Apache Lucene - Basic Demo Sources Walk-through
About the Code
In this section we walk through the sources behind the command-line Lucene demo: where to find them, their parts and their function. This section is intended for Java developers wishing to understand how to use Lucene in their applications.
Location of the source
Relative to the directory created when you extracted Lucene or retrieved it from Subversion, you should see a directory called src which in turn contains a directory called demo. This is the root for all of the Lucene demos. Under this directory is org/apache/lucene/demo. This is where all the Java sources for the demos live.
Within this directory you should see the IndexFiles.java class we executed earlier. Bring it up in vi or your editor of choice and let's take a look at it.
IndexFiles
As we discussed in the previous walk-through, the IndexFiles class creates a Lucene Index. Let's take a look at how it does this.
The first substantial thing the main function does is instantiate IndexWriter. It passes the string "index" and a new instance of a class called StandardAnalyzer. The "index" string is the name of the filesystem directory where all index information should be stored. Because we're not passing a full path, this will be created as a subdirectory of the current working directory (if it does not already exist). On some platforms, it may be created in other directories (such as the user's home directory).
The IndexWriter is the main class responsible for creating indices. To use it you must instantiate it with a path that it can write the index into. If this path does not exist it will first create it. Otherwise it will refresh the index at that path. You can also create an index using one of the subclasses of Directory. In any case, you must also pass an instance of org.apache.lucene.analysis.Analyzer.
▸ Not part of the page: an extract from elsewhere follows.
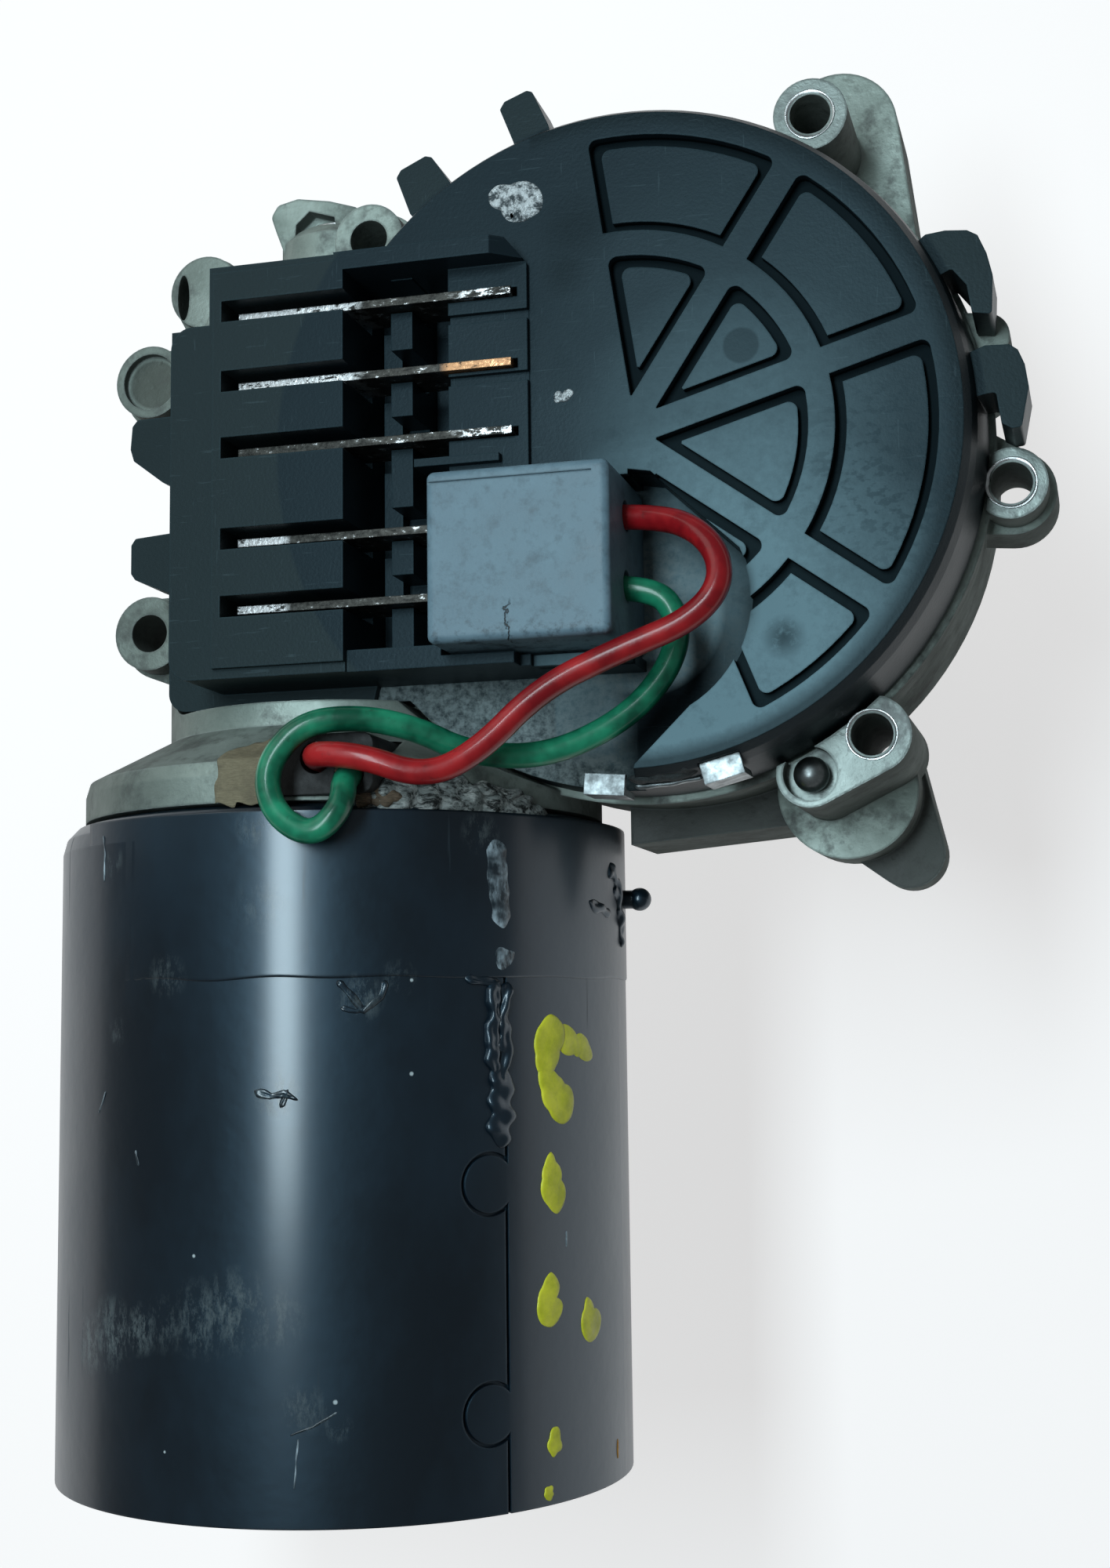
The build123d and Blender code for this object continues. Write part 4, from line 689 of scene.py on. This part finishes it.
def strips(place, rows):
    """Several strips, one for each row of settings."""
    return [strip(place, *row) for row in rows]


def sleeve(front, rear, first, last, thick, seed):
    """A thin band on the can: a flat closed section along Y, swept round it, its rear edge uneven
    and its thickness growing as the square of the angle over its first 44 degrees."""
    arc = np.linspace(first, last, 150)[:, None]
    back = rear + 0.18 * wobble(arc / 7, 0 * arc, seed)
    share = np.array([0.0, 0.0, 0.01, 0.02, 0.04, 0.3, 0.7, 0.96, 0.98, 0.99, 1.0, 1.0, 0.5])[None, :]
    level = np.array([-0.1, 0.7, 1.0, 1.0, 1.0, 1.0, 1.0, 1.0, 1.0, 1.0, 0.6, -0.1, -0.1])[None, :]
    growth = np.clip(np.abs(arc - first) / 44, 0, 1) ** 2
    rise = np.where(level > 0, level * thick * growth - 0.02, -SUNK)
    return closed_grid(on_can(arc, front + (back - front) * share, rise + 0 * arc))


def mouth_ring(x, y, level, inner, outer, seed):
    """A bright cut edge round a hole's mouth: a flat oval section carried round a circle,
    its width wandering a little."""
    around = np.linspace(0, 2 * math.pi, 73)[:, None]
    t = np.linspace(0, 2 * math.pi, 10, endpoint=False)[None, :]
    half = (outer - inner) / 2 * (1 + 0.22 * wobble(2 * np.cos(around), 2 * np.sin(around), seed))
    r = (inner + outer) / 2 + half * np.cos(t)
    z = level - 0.05 + 0.1 * np.sin(t) + 0.12 * np.cos(t) + 0 * around
    points = np.stack([x + r * np.cos(around), y + r * np.sin(around), z], axis=-1)
    return points.reshape(-1, 3), [quads(*points.shape[:2], True)]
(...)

The particular Analyzer we are using, StandardAnalyzer, is little more than a standard Java Tokenizer, converting all strings to lowercase and filtering out stop words and characters from the index. By stop words and characters I mean common language words such as articles (a, an, the, etc.) and other strings that may have less value for searching (e.g. 's) . It should be noted that there are different rules for every language, and you should use the proper analyzer for each. Lucene currently provides Analyzers for a number of different languages (see the *Analyzer.java sources under contrib/analyzers/src/java/org/apache/lucene/analysis).
Looking further down in the file, you should see the indexDocs() code. This recursive function simply crawls the directories and uses FileDocument to create Document objects. The Document is simply a data object to represent the content in the file as well as its creation time and location. These instances are added to the indexWriter. Take a look inside FileDocument. It's not particularly complicated. It just adds fields to the Document.
As you can see there isn't much to creating an index. The devil is in the details. You may also wish to examine the other samples in this directory, particularly the IndexHTML class. It is a bit more complex but builds upon this example.
Searching Files
The SearchFiles class is quite simple. It primarily collaborates with an IndexSearcher, StandardAnalyzer (which is used in the IndexFiles class as well) and a QueryParser. The query parser is constructed with an analyzer used to interpret your query text in the same way the documents are interpreted: finding the end of words and removing useless words like 'a', 'an' and 'the'. The Query object contains the results from the QueryParser which is passed to the searcher. Note that it's also possible to programmatically construct a rich Query object without using the query parser. The query parser just enables decoding the Lucene query syntax into the corresponding Query object. Search can be executed in two different ways:
- Streaming: A Collector subclass simply prints out the document ID and score for each matching document.
- Paging: Using a TopScoreDocCollector the search results are printed in pages, sorted by score (i. e. relevance).